The commission is set to hear a legislative update and presentations from Fish and Game staff on wildlife such as elk, turkeys, chinook salmon and deer today. Later in the day, it will hear a budget preview and a report on a wildlife collision reduction project.
At 9:35 a.m., the commission is to consider approving its new elk management plan. The plan, last updated in 1999, is a guide for season-to-season management of the state’s many herds.
The plan also addresses changes in elk habitat, how growing elk populations damage crops, and how to more aggressively target predators such as bears, mountain lions and wolves.
Idaho Conservation Leauge’s John Robison said his organization is “deeply concerned” about the elk management plan and its impacts on wolves.
Robison asked for a show of hands from the audience to see who was angered by a recent pack killing at state expense in the Frank Church-River of No Return Wilderness. Most people in the packed room raised their hands.
“We believe that this unprecedented public outcry about this decision should force the commission to stop and reassess its approach on wolves, wilderness and predators,” he said.
The commission also should reduce its wolf-trapping program, said Ken Cole, a National Environmental Policty Act coordinator with the Western Watersheds Project. It should require trappers to check their snares more often, he said.
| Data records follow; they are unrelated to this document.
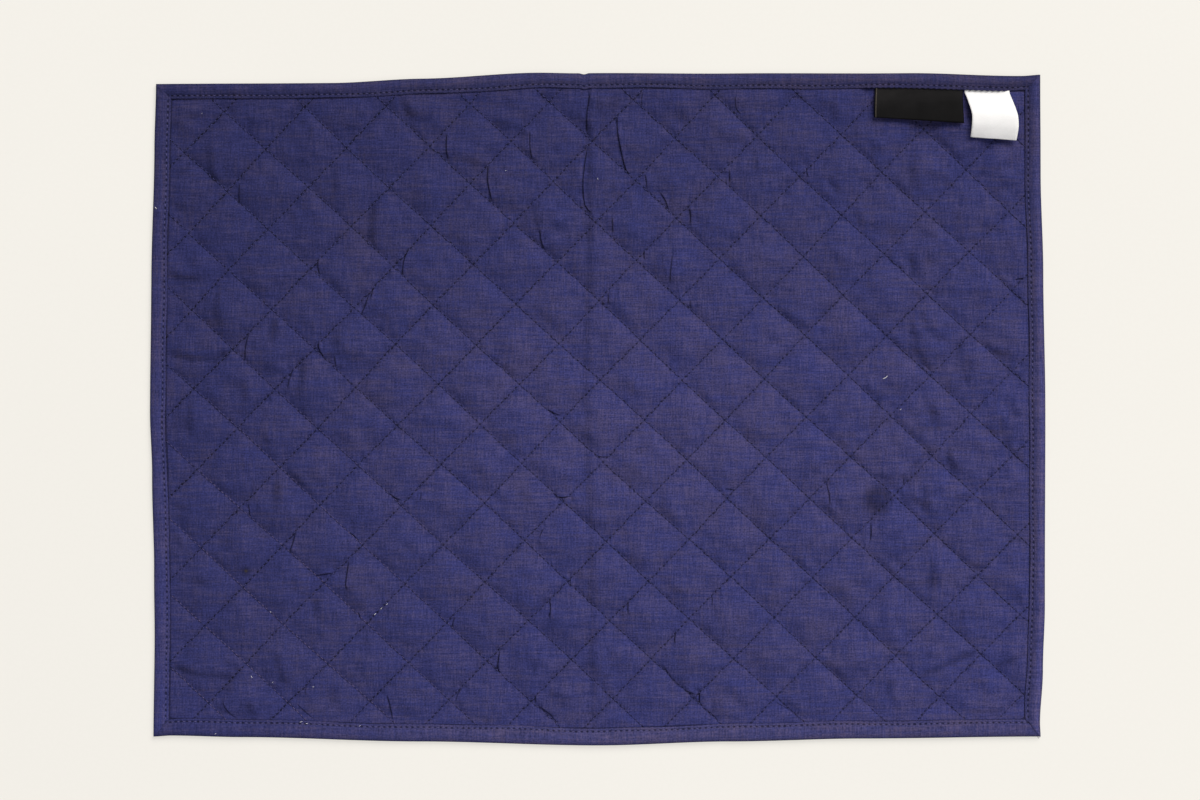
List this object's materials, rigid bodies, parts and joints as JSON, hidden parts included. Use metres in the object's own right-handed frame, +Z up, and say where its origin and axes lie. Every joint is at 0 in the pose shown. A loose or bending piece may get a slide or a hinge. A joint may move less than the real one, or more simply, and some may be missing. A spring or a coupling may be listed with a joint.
{
  "type": "fabric placemat",
  "caption": "Rectangular quilted cotton placemat lying flat, with a stitched diamond lattice, a mitred edge binding and two bare labels under one edge.",
  "frame": {"origin": "on the table, under the middle of the mat's bounds", "axes": "+X along the long side, +Y towards the long side that carries the labels, +Z up from the table, out of the quilted face"},
  "size_m": [0.4525, 0.3398, 0.0089],
  "materials": {
    "navy_cotton": "matt plain weave, quilted",
    "navy_binding": "matt plain weave, folded and stitched",
    "black_tape": "fine satin weave",
    "white_tape": "smooth white label tape"
  },
  "bodies": {
    "root": {"quilted_panel": "navy_cotton", "edge_binding": "navy_binding", "woven_label": "black_tape", "care_label": "white_tape"}
  },
  "joints": []
}
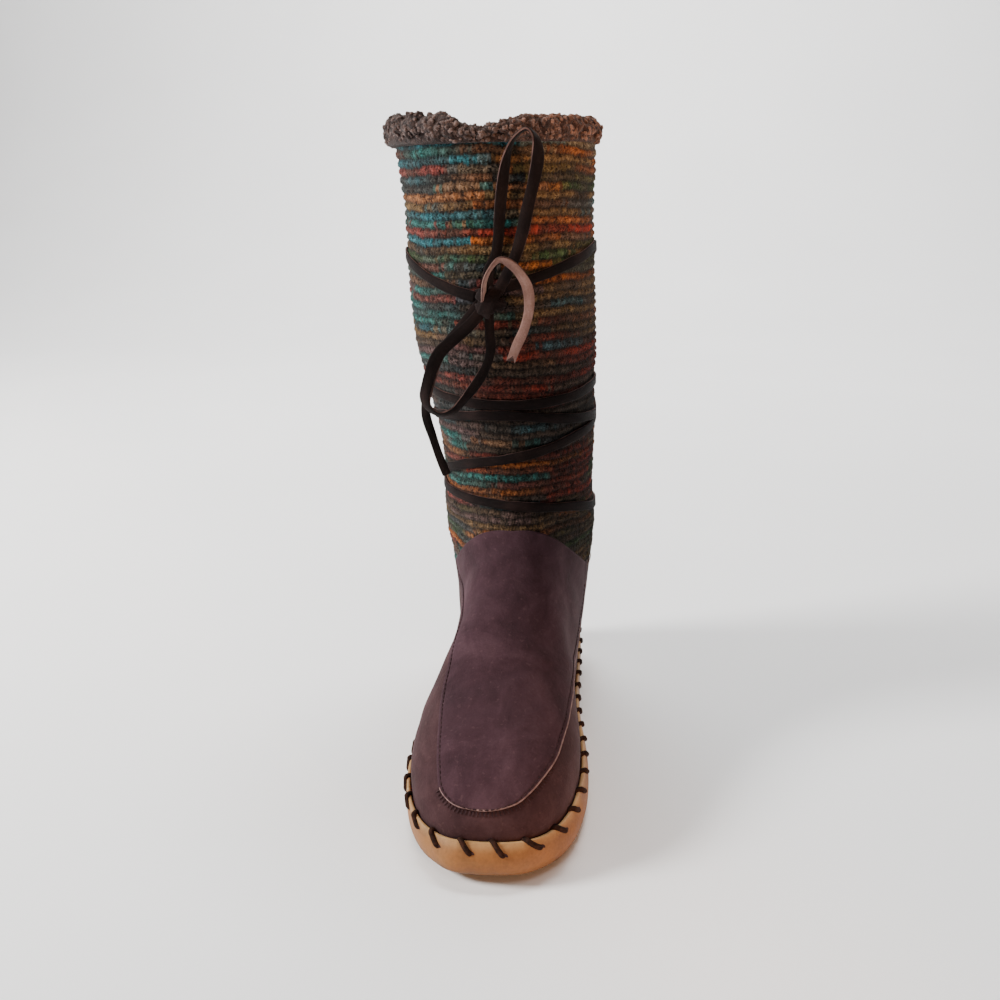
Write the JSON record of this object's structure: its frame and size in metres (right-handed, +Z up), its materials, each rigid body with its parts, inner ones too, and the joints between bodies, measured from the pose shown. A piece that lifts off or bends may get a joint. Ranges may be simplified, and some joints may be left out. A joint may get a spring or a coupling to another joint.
{
  "type": "boot",
  "caption": "Tall knit mukluk boot with a suede foot, whip-stitched rubber cup sole, rolled fleece cuff and a suede lace wrapped round the shaft and tied in a bow at the front.",
  "frame": {"origin": "on the ground plane, under the middle of the sole's length, on the sole's flat underside", "axes": "+Z up the shaft, the toe points to -Y, the medial side of this right boot is +X"},
  "size_m": [0.1216, 0.2716, 0.3531],
  "materials": {
    "tan_rubber": "matt moulded, slightly worn",
    "footbed_felt": "felted",
    "plum_suede": "suede nap",
    "plum_suede_panel": "suede nap with a cut edge",
    "variegated_knit": "ribbed purl knit in streaked yarn",
    "brown_fleece": "curly fleece",
    "dark_suede_lace": "flat suede lace with a light cut edge"
  },
  "bodies": {
    "root": {"outsole": "tan_rubber", "insole": "footbed_felt", "upper": "plum_suede", "vamp_panel": "plum_suede_panel", "knit_shaft": "variegated_knit", "fleece_cuff": "brown_fleece", "lace_wraps": "dark_suede_lace", "lace_knot": "dark_suede_lace", "bow_loop_upper": "dark_suede_lace", "bow_loop_lower": "dark_suede_lace", "lace_end_right": "dark_suede_lace", "lace_end_left": "dark_suede_lace"}
  },
  "joints": []
}
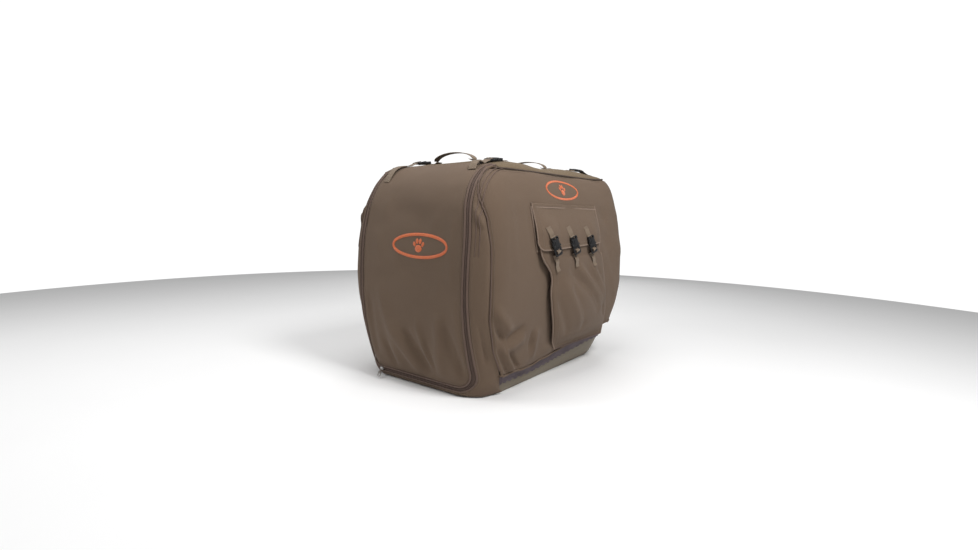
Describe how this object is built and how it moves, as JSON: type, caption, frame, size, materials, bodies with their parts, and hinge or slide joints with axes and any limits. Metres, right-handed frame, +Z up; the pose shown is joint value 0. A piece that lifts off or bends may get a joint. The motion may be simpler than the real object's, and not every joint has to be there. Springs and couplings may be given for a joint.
{
  "type": "fitted kennel cover on its crate",
  "caption": "Fitted fabric cover over a moulded animal crate, with a zipped door panel, a buckled side pocket, webbing grab handles and roll-up straps.",
  "frame": {"origin": "centre of the crate's flat underside, on the floor", "axes": "+Z up, the zipped door panel faces -Y, the gear pocket faces +X"},
  "size_m": [0.6787, 0.9486, 0.7752],
  "materials": {
    "canvas": "heavy woven polyester, matt, brown",
    "zip_tape": "woven zipper tape with coil teeth",
    "elastic": "gathered elastic binding, grey",
    "webbing": "tan woven webbing",
    "vent_mesh": "open black net",
    "badge": "embroidered patch with an orange border",
    "crate_plastic": "moulded taupe plastic, fine grain",
    "black_plastic": "black acetal, satin",
    "nickel": "nickel plate"
  },
  "bodies": {
    "cover": {"back_panel": "canvas", "corner_gusset_left": "canvas", "corner_gusset_right": "canvas", "crate_base": "crate_plastic", "crate_clip_1": "black_plastic", "crate_clip_2": "black_plastic", "crate_clip_3": "black_plastic", "crate_clip_4": "black_plastic", "crate_top": "crate_plastic", "front_handle_patch_left": "webbing", "front_handle_patch_right": "webbing", "front_roll_socket_left": "black_plastic", "front_roll_socket_right": "black_plastic", "front_sill": "canvas", "hem_elastic": "elastic", "left_panel": "canvas", "pocket_body": "canvas", "pocket_strap_1": "webbing", "pocket_strap_2": "webbing", "pocket_strap_3": "webbing", "rear_handle_patch_left": "webbing", "rear_handle_patch_right": "webbing", "rear_mesh": "vent_mesh", "rear_roll_socket_left": "black_plastic", "rear_roll_socket_right": "black_plastic", "rear_roll_strap_left": "webbing", "rear_roll_strap_right": "webbing", "right_panel": "canvas", "roof_panel": "canvas", "side_badge": "badge", "zipper_frame_side": "zip_tape"},
    "door_flap": {"door_panel": "canvas", "zipper_door_side": "zip_tape", "front_badge": "badge", "front_roll_strap_left": "webbing", "front_roll_strap_right": "webbing"},
    "crate_door": {"crate_door": "nickel"},
    "latch": {"crate_latch": "black_plastic"},
    "slider": {"zipper_slider": "nickel"},
    "pull_tab": {"zipper_pull": "nickel"},
    "front_grip": {"front_handle": "webbing"},
    "rear_grip": {"rear_handle": "webbing"},
    "pocket_lid": {"pocket_flap": "canvas", "flap_strap_1": "webbing", "flap_strap_2": "webbing", "flap_strap_3": "webbing", "pocket_socket_1": "black_plastic", "pocket_socket_2": "black_plastic", "pocket_socket_3": "black_plastic"},
    "rear_flap": {"rear_vent_flap": "canvas"},
    "pocket_clip_1": {"pocket_plug_1": "black_plastic"},
    "pocket_clip_2": {"pocket_plug_2": "black_plastic"},
    "pocket_clip_3": {"pocket_plug_3": "black_plastic"},
    "front_roll_clip_left": {"front_roll_plug_left": "black_plastic"},
    "front_roll_clip_right": {"front_roll_plug_right": "black_plastic"},
    "rear_roll_clip_left": {"rear_roll_plug_left": "black_plastic"},
    "rear_roll_clip_right": {"rear_roll_plug_right": "black_plastic"}
  },
  "joints": [
    {"name": "door_panel_lift", "type": "hinge", "parent": "cover", "child": "door_flap", "pos_m": [0, -0.3, 0.7255], "axis": [-1, 0, 0], "range_deg": [0, 105]},
    {"name": "crate_door_swing", "type": "hinge", "parent": "cover", "child": "crate_door", "pos_m": [-0.178, -0.421, 0.34], "axis": [0, 0, -1], "range_deg": [0, 75]},
    {"name": "crate_latch_turn", "type": "hinge", "parent": "crate_door", "child": "latch", "pos_m": [0.156, -0.4295, 0.34], "axis": [0, 1, 0], "range_deg": [0, 90]},
    {"name": "zipper_slider_travel", "type": "slide", "parent": "cover", "child": "slider", "axis": [0.9983, -0.0581, 0], "range_m": [0, 0.03]},
    {"name": "zipper_pull_swing", "type": "hinge", "parent": "slider", "child": "pull_tab", "pos_m": [-0.16849, -0.43907, 0.0245], "axis": [-0.7852, -0.6192, 0], "range_deg": [0, 70]},
    {"name": "front_handle_flop", "type": "hinge", "parent": "cover", "child": "front_grip", "pos_m": [0, -0.258, 0.7385], "axis": [1, 0, 0], "range_deg": [-35, 35]},
    {"name": "rear_handle_flop", "type": "hinge", "parent": "cover", "child": "rear_grip", "pos_m": [0, 0.17, 0.74517], "axis": [1, 0, 0], "range_deg": [-35, 35]},
    {"name": "pocket_flap_lift", "type": "hinge", "parent": "cover", "child": "pocket_lid", "pos_m": [0.2936, 0, 0.6], "axis": [0, -1, 0], "range_deg": [0, 130]},
    {"name": "rear_vent_lift", "type": "hinge", "parent": "cover", "child": "rear_flap", "pos_m": [0, 0.4627, 0.56], "axis": [1, 0, 0], "range_deg": [0, 110]},
    {"name": "pocket_clip_release_1", "type": "slide", "parent": "cover", "child": "pocket_clip_1", "axis": [0.1842, 0.2874, -0.9399], "range_m": [0, 0.022]},
    {"name": "pocket_clip_release_2", "type": "slide", "parent": "cover", "child": "pocket_clip_2", "axis": [0.1842, 0.2874, -0.9399], "range_m": [0, 0.022]},
    {"name": "pocket_clip_release_3", "type": "slide", "parent": "cover", "child": "pocket_clip_3", "axis": [0.1842, 0.2874, -0.9399], "range_m": [0, 0.022]},
    {"name": "front_roll_clip_release_left", "type": "slide", "parent": "cover", "child": "front_roll_clip_left", "axis": [0, -0.9957, -0.093], "range_m": [0, 0.02]},
    {"name": "front_roll_clip_release_right", "type": "slide", "parent": "cover", "child": "front_roll_clip_right", "axis": [0, -0.9957, -0.093], "range_m": [0, 0.02]},
    {"name": "rear_roll_clip_release_left", "type": "slide", "parent": "cover", "child": "rear_roll_clip_left", "axis": [0, 0.9993, -0.0366], "range_m": [0, 0.02]},
    {"name": "rear_roll_clip_release_right", "type": "slide", "parent": "cover", "child": "rear_roll_clip_right", "axis": [0, 0.9993, -0.0366], "range_m": [0, 0.02]}
  ],
  "couplings": [
    {"joint": "crate_door_swing", "follows": "door_panel_lift", "ratio": 0.7}
  ]
}
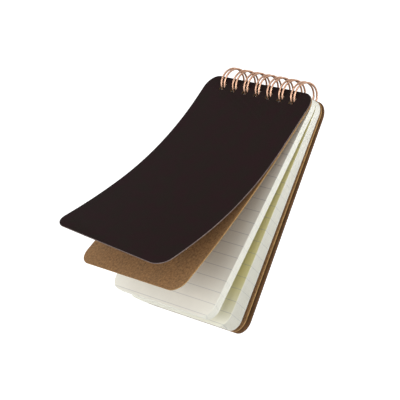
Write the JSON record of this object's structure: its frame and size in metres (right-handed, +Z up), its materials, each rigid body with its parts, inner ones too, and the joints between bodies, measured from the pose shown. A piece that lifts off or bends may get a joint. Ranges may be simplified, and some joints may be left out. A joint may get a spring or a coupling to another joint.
{
  "type": "pocket notebook",
  "caption": "Top-bound pocket notepad with a curled dark card cover, kraft dividers and cream ruled leaves on twin wire loops.",
  "frame": {"origin": "centre of the footprint on the surface it lies on: the loops and the back cover's free edge touch z = 0", "axes": "+X along the spine, +Y towards the spine, +Z up through the front cover"},
  "size_m": [0.0766, 0.1151, 0.0647],
  "materials": {
    "cover_card": "matte, fine grain",
    "kraft": "uncoated kraft with flecks",
    "leaf_paper": "uncoated cream paper, faint grey rules",
    "wire": "satin copper-coloured coating"
  },
  "bodies": {
    "back": {"back_cover": "cover_card"},
    "binding": {"twin_loop_wire": "wire"},
    "back_board": {"back_board": "kraft"},
    "lower_leaves": {"leaf_21": "leaf_paper", "leaf_22": "leaf_paper", "leaf_23": "leaf_paper", "leaf_24": "leaf_paper", "leaf_25": "leaf_paper", "leaf_26": "leaf_paper", "leaf_27": "leaf_paper", "leaf_28": "leaf_paper", "leaf_29": "leaf_paper", "leaf_30": "leaf_paper", "leaf_31": "leaf_paper", "leaf_32": "leaf_paper", "leaf_33": "leaf_paper", "leaf_34": "leaf_paper", "leaf_35": "leaf_paper", "leaf_36": "leaf_paper", "leaf_37": "leaf_paper", "leaf_38": "leaf_paper", "leaf_39": "leaf_paper", "leaf_40": "leaf_paper", "leaf_41": "leaf_paper", "leaf_42": "leaf_paper", "leaf_43": "leaf_paper", "leaf_44": "leaf_paper"},
    "upper_leaves": {"leaf_01": "leaf_paper", "leaf_02": "leaf_paper", "leaf_03": "leaf_paper", "leaf_04": "leaf_paper", "leaf_05": "leaf_paper", "leaf_06": "leaf_paper", "leaf_07": "leaf_paper", "leaf_08": "leaf_paper", "leaf_09": "leaf_paper", "leaf_10": "leaf_paper", "leaf_11": "leaf_paper", "leaf_12": "leaf_paper", "leaf_13": "leaf_paper", "leaf_14": "leaf_paper", "leaf_15": "leaf_paper", "leaf_16": "leaf_paper", "leaf_17": "leaf_paper", "leaf_18": "leaf_paper", "leaf_19": "leaf_paper", "leaf_20": "leaf_paper"},
    "divider": {"front_divider": "kraft"},
    "cover": {"front_cover": "cover_card"}
  },
  "joints": [
    {"name": "back_cover_swing", "type": "hinge", "parent": "back", "child": "binding", "pos_m": [0, 0.05068, 0.0068], "axis": [1, 0, 0], "range_deg": [-12, 0]},
    {"name": "back_board_turn", "type": "hinge", "parent": "binding", "child": "back_board", "pos_m": [0, 0.05068, 0.0068], "axis": [1, 0, 0], "range_deg": [-5, 0]},
    {"name": "lower_leaves_turn", "type": "hinge", "parent": "back_board", "child": "lower_leaves", "pos_m": [0, 0.05068, 0.0068], "axis": [-1, 0, 0], "range_deg": [0, 15]},
    {"name": "upper_leaves_turn", "type": "hinge", "parent": "lower_leaves", "child": "upper_leaves", "pos_m": [0, 0.05068, 0.0068], "axis": [1, 0, 0], "range_deg": [-128, 3.5]},
    {"name": "divider_turn", "type": "hinge", "parent": "upper_leaves", "child": "divider", "pos_m": [0, 0.05068, 0.0068], "axis": [1, 0, 0], "range_deg": [-14, 8]},
    {"name": "front_cover_turn", "type": "hinge", "parent": "divider", "child": "cover", "pos_m": [0, 0.05068, 0.0068], "axis": [-1, 0, 0], "range_deg": [0, 148]}
  ]
}
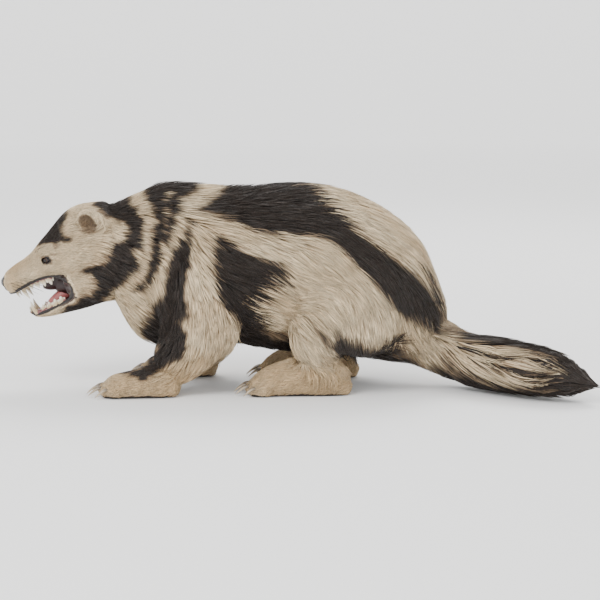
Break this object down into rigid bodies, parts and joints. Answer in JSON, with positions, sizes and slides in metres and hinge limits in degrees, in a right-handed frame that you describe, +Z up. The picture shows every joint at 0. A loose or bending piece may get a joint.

“These animals should not be out there suffering for more than 72 hours,” he said.
Not so — the areas where wolf trapping is allowed should be expanded in southern Idaho, said Pat Carney, president of the Idaho Trappers Association.
“Instead of the state having to pay trappers to go in and trap these other wolves, it would be better if locals could go in and do it instead of having tax dollars pay for it,” Carney said.
The decision to kill wolves in wilderness areas doesn’t make sense “economically and ecologically,” said Jennifer Pierce, an associate professor of geosciences at Boise State University.
“As scientists who have worked in the Frank Church area for decades, the eradication of large predators from this ecosystem is potentially detrimental to all parts of the ecosystem,” she said. “Was there a science-based rationale for killing wolves in wilderness? If so, what was it?”